■ **WORK TO BE COMPLETED**
Show every line of the records below that contains the word "slide".

* Begin DATA SECTION *

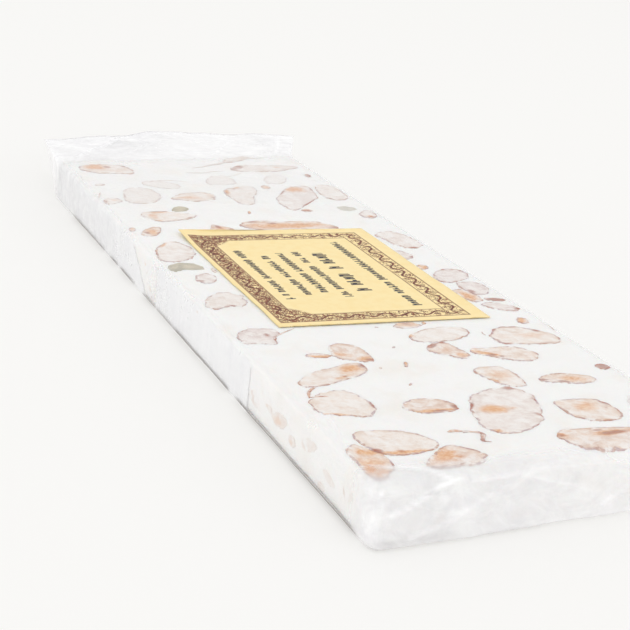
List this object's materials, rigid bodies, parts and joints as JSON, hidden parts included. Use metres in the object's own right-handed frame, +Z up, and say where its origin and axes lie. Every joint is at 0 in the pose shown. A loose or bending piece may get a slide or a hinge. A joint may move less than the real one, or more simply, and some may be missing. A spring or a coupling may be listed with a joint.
{
  "type": "nougat slice",
  "caption": "Flat sawn slice of white nougat with almond and pistachio pieces in section, wafer on its long sides, a pale yellow paper label on top and clear film round it.",
  "frame": {"origin": "bottom centre of the box round the whole, film ends included, on the surface it lies on", "axes": "+Y along the slice toward the end where the film is pressed flat, +Z up out of the labelled face, +X to the right seen from the folded end"},
  "size_m": [0.0704, 0.217, 0.0097],
  "materials": {
    "nougat": "soft white nougat, satin under the film",
    "wafer": "matt rice-paper wafer",
    "label": "matt printed paper",
    "film": "clear film with soft creases",
    "almond": "sawn nut flesh with a thin brown skin",
    "pistachio": "sawn green nut"
  },
  "bodies": {
    "root": {"nougat": "nougat", "wafer_left_far": "wafer", "wafer_left_near": "wafer", "wafer_right": "wafer", "label": "label", "film_far_end": "film", "film_near_end": "film", "almond_01": "almond", "almond_02": "almond", "almond_03": "almond", "almond_04": "almond", "almond_05": "almond", "almond_06": "almond", "almond_07": "almond", "almond_08": "almond", "almond_09": "almond", "almond_10": "almond", "almond_11": "almond", "almond_12": "almond", "almond_13": "almond", "almond_14": "almond", "almond_15": "almond", "almond_16": "almond", "almond_17": "almond", "almond_18": "almond", "almond_19": "almond", "almond_20": "almond", "almond_21": "almond", "almond_22": "almond", "almond_23": "almond", "almond_24": "almond", "almond_25": "almond", "almond_26": "almond", "almond_27": "almond", "almond_28": "almond", "almond_29": "almond", "almond_30": "almond", "almond_31": "almond", "almond_32": "almond", "almond_33": "almond", "almond_34": "almond", "almond_35": "almond", "almond_36": "almond", "almond_37": "almond", "almond_38": "almond", "almond_39": "almond", "almond_40": "almond", "almond_41": "almond", "almond_42": "almond", "almond_43": "almond", "almond_44": "almond", "almond_45": "almond", "pistachio_01": "pistachio", "pistachio_02": "pistachio", "pistachio_03": "pistachio"}
  },
  "joints": []
}
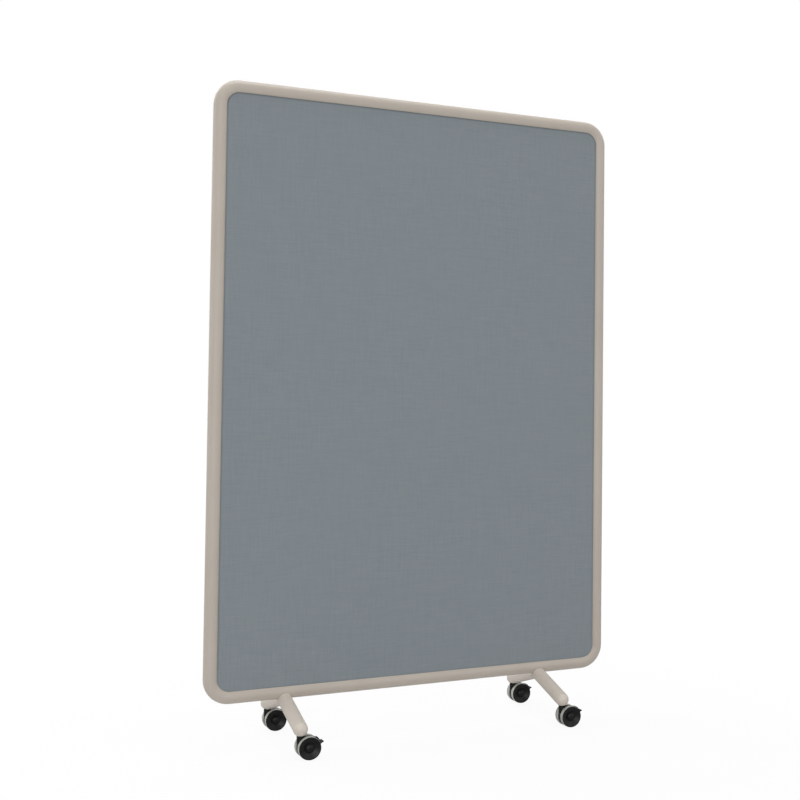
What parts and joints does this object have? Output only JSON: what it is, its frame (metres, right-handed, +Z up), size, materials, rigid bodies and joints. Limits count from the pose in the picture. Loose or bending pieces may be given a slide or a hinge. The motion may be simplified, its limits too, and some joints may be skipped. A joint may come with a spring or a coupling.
{
  "type": "rolling partition",
  "caption": "Freestanding office screen: a plain fabric-faced panel in a round-cornered tube frame, on inverted-V legs with braked twin-wheel swivel casters.",
  "frame": {"origin": "on the floor under the middle of the board", "axes": "+X along the board, -Y is the front, +Z up"},
  "size_m": [1.2, 0.382, 1.8],
  "materials": {
    "frame_paint": "fine-textured satin powder coat",
    "leg_paint": "fine-textured satin powder coat",
    "panel_fabric": "plain fine weave, matt",
    "board_fibre": "raw fibreboard",
    "core_fibre": "raw core board",
    "bare_steel": "bright",
    "zinc_steel": "zinc plated",
    "spring_steel": "oiled",
    "black_steel": "black oxide",
    "black_nylon": "fine-grained moulding",
    "pedal_nylon": "fine-grained moulding",
    "grey_tread": "soft satin polyurethane"
  },
  "bodies": {
    "frame": {"frame_tube": "frame_paint", "panel_core": "core_fibre", "front_board": "board_fibre", "rear_board": "board_fibre", "front_fabric": "panel_fabric", "rear_fabric": "panel_fabric", "panel_tabs": "bare_steel", "tab_screws": "zinc_steel", "left_leg": "leg_paint", "right_leg": "leg_paint", "leg_bushes": "bare_steel", "leg_bolts": "black_steel", "front_left_stem": "zinc_steel", "front_left_grip_ring": "spring_steel", "front_left_clip": "spring_steel", "front_right_stem": "zinc_steel", "front_right_grip_ring": "spring_steel", "front_right_clip": "spring_steel", "rear_left_stem": "zinc_steel", "rear_left_grip_ring": "spring_steel", "rear_left_clip": "spring_steel", "rear_right_stem": "zinc_steel", "rear_right_grip_ring": "spring_steel", "rear_right_clip": "spring_steel"},
    "front_left_caster": {"front_left_body": "black_nylon", "front_left_axle": "zinc_steel", "front_left_pin": "zinc_steel"},
    "front_left_wheel_f": {"front_left_front_wheel": "black_nylon", "front_left_front_tread": "grey_tread"},
    "front_left_wheel_r": {"front_left_rear_wheel": "black_nylon", "front_left_rear_tread": "grey_tread"},
    "front_left_brake": {"front_left_pedal": "pedal_nylon"},
    "front_right_caster": {"front_right_body": "black_nylon", "front_right_axle": "zinc_steel", "front_right_pin": "zinc_steel"},
    "front_right_wheel_f": {"front_right_front_wheel": "black_nylon", "front_right_front_tread": "grey_tread"},
    "front_right_wheel_r": {"front_right_rear_wheel": "black_nylon", "front_right_rear_tread": "grey_tread"},
    "front_right_brake": {"front_right_pedal": "pedal_nylon"},
    "rear_left_caster": {"rear_left_body": "black_nylon", "rear_left_axle": "zinc_steel", "rear_left_pin": "zinc_steel"},
    "rear_left_wheel_f": {"rear_left_front_wheel": "black_nylon", "rear_left_front_tread": "grey_tread"},
    "rear_left_wheel_r": {"rear_left_rear_wheel": "black_nylon", "rear_left_rear_tread": "grey_tread"},
    "rear_left_brake": {"rear_left_pedal": "pedal_nylon"},
    "rear_right_caster": {"rear_right_body": "black_nylon", "rear_right_axle": "zinc_steel", "rear_right_pin": "zinc_steel"},
    "rear_right_wheel_f": {"rear_right_front_wheel": "black_nylon", "rear_right_front_tread": "grey_tread"},
    "rear_right_wheel_r": {"rear_right_rear_wheel": "black_nylon", "rear_right_rear_tread": "grey_tread"},
    "rear_right_brake": {"rear_right_pedal": "pedal_nylon"}
  },
  "joints": [
    {"name": "front_left_swivel", "type": "hinge", "parent": "frame", "child": "front_left_caster", "pos_m": [-0.383, -0.167, 0.05], "axis": [0, 0, 1], "continuous": true},
    {"name": "front_left_spin_f", "type": "hinge", "parent": "front_left_caster", "child": "front_left_wheel_f", "pos_m": [-0.363, -0.167, 0.03], "axis": [0, 1, 0], "continuous": true},
    {"name": "front_left_spin_r", "type": "hinge", "parent": "front_left_caster", "child": "front_left_wheel_r", "pos_m": [-0.363, -0.167, 0.03], "axis": [0, 1, 0], "continuous": true},
    {"name": "front_left_brake_press", "type": "hinge", "parent": "front_left_caster", "child": "front_left_brake", "pos_m": [-0.345, -0.167, 0.05145], "axis": [0, 1, 0], "range_deg": [-12, 2.5]},
    {"name": "front_right_swivel", "type": "hinge", "parent": "frame", "child": "front_right_caster", "pos_m": [0.383, -0.167, 0.05], "axis": [0, 0, 1], "continuous": true},
    {"name": "front_right_spin_f", "type": "hinge", "parent": "front_right_caster", "child": "front_right_wheel_f", "pos_m": [0.403, -0.167, 0.03], "axis": [0, 1, 0], "continuous": true},
    {"name": "front_right_spin_r", "type": "hinge", "parent": "front_right_caster", "child": "front_right_wheel_r", "pos_m": [0.403, -0.167, 0.03], "axis": [0, 1, 0], "continuous": true},
    {"name": "front_right_brake_press", "type": "hinge", "parent": "front_right_caster", "child": "front_right_brake", "pos_m": [0.421, -0.167, 0.05145], "axis": [0, 1, 0], "range_deg": [-12, 2.5]},
    {"name": "rear_left_swivel", "type": "hinge", "parent": "frame", "child": "rear_left_caster", "pos_m": [-0.383, 0.167, 0.05], "axis": [0, 0, 1], "continuous": true},
    {"name": "rear_left_spin_f", "type": "hinge", "parent": "rear_left_caster", "child": "rear_left_wheel_f", "pos_m": [-0.363, 0.167, 0.03], "axis": [0, 1, 0], "continuous": true},
    {"name": "rear_left_spin_r", "type": "hinge", "parent": "rear_left_caster", "child": "rear_left_wheel_r", "pos_m": [-0.363, 0.167, 0.03], "axis": [0, 1, 0], "continuous": true},
    {"name": "rear_left_brake_press", "type": "hinge", "parent": "rear_left_caster", "child": "rear_left_brake", "pos_m": [-0.345, 0.167, 0.05145], "axis": [0, 1, 0], "range_deg": [-12, 2.5]},
    {"name": "rear_right_swivel", "type": "hinge", "parent": "frame", "child": "rear_right_caster", "pos_m": [0.383, 0.167, 0.05], "axis": [0, 0, 1], "continuous": true},
    {"name": "rear_right_spin_f", "type": "hinge", "parent": "rear_right_caster", "child": "rear_right_wheel_f", "pos_m": [0.403, 0.167, 0.03], "axis": [0, 1, 0], "continuous": true},
    {"name": "rear_right_spin_r", "type": "hinge", "parent": "rear_right_caster", "child": "rear_right_wheel_r", "pos_m": [0.403, 0.167, 0.03], "axis": [0, 1, 0], "continuous": true},
    {"name": "rear_right_brake_press", "type": "hinge", "parent": "rear_right_caster", "child": "rear_right_brake", "pos_m": [0.421, 0.167, 0.05145], "axis": [0, 1, 0], "range_deg": [-12, 2.5]}
  ]
}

* End DATA SECTION *

■ **ANSWER TO THIS TASK**
List this object's materials, rigid bodies, parts and joints as JSON, hidden parts included. Use metres in the object's own right-handed frame, +Z up, and say where its origin and axes lie. Every joint is at 0 in the pose shown. A loose or bending piece may get a slide or a hinge. A joint may move less than the real one, or more simply, and some may be missing. A spring or a coupling may be listed with a joint.
What parts and joints does this object have? Output only JSON: what it is, its frame (metres, right-handed, +Z up), size, materials, rigid bodies and joints. Limits count from the pose in the picture. Loose or bending pieces may be given a slide or a hinge. The motion may be simplified, its limits too, and some joints may be skipped. A joint may come with a spring or a coupling.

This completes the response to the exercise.